Poly(acrylic acid)-catalyzed supramolecular self-assembly enables free-standing low-molecular-weight hydrogels.

Supramolecular hydrogels self-assembled by low-molecular-weight gelators through non-covalent interactions present potent application potential in fields ranging from biomedicine to energy. However, the underwhelming mechanical properties dramatically limit real-life applications. In this contribution, we report our access to free-standing supramolecular hydrogels by triggered self-assembly of gelators using polyacrylic acid (PAA) as a catalyst. This is achieved using a hydrazone formation-induced self-assembly system, where the formation and self-assembly of hydrazone-based gelators can be dramatically accelerated under the catalysis of acid.

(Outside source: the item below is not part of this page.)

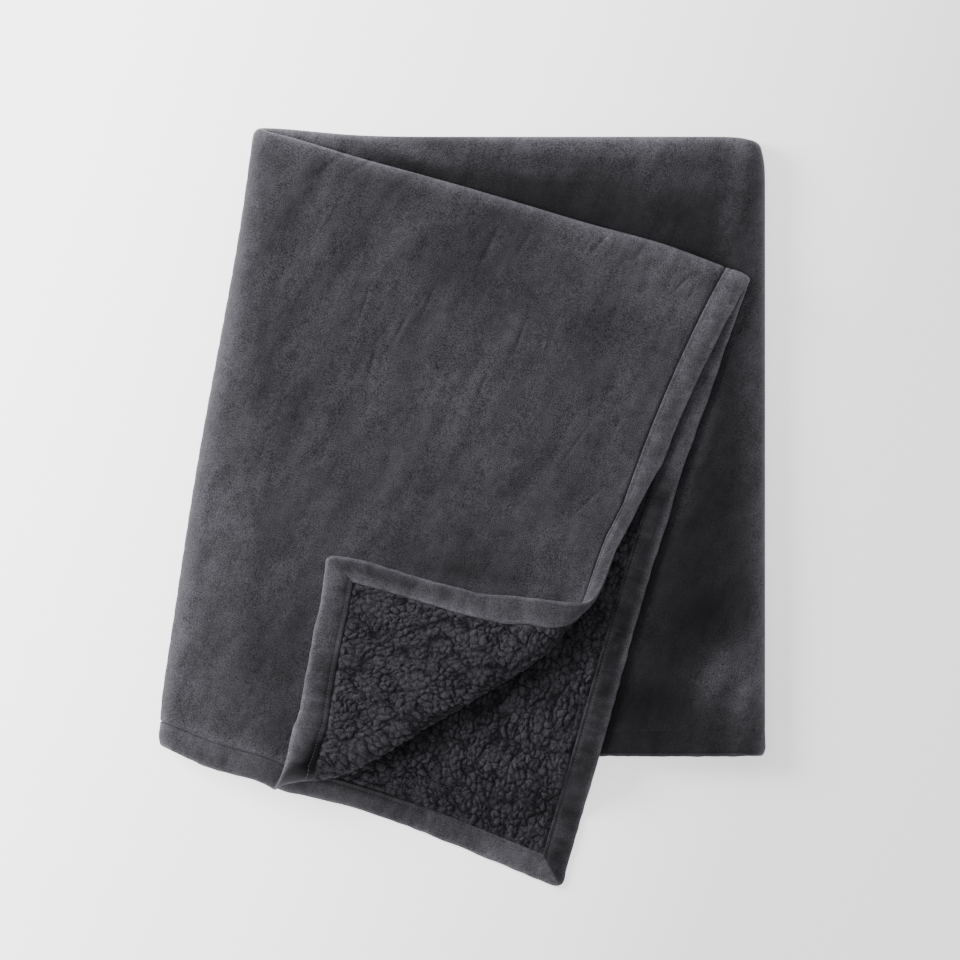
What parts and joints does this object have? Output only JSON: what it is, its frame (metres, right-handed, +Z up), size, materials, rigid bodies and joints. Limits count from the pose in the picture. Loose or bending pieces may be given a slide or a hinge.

The addition of PAA dramatically accelerates the hydrogelation process, resulting in hydrogels exhibiting well-defined networks and high stiffness. Under optimal conditions, the stiffness can even reach 37.5 kPa compared to only 2.9 kPa for the pure hydrogel. Furthermore, we find that the resultant hydrogels can stand freely and can be remolded in various shapes. Our study presents a simple approach towards strong supramolecular hydrogels that can retain their shape and size while maintaining the functionalities and stability, accelerating the applications of supramolecular hydrogels in the field of, for instance, biosensors, tissue engineering, and drug delivery.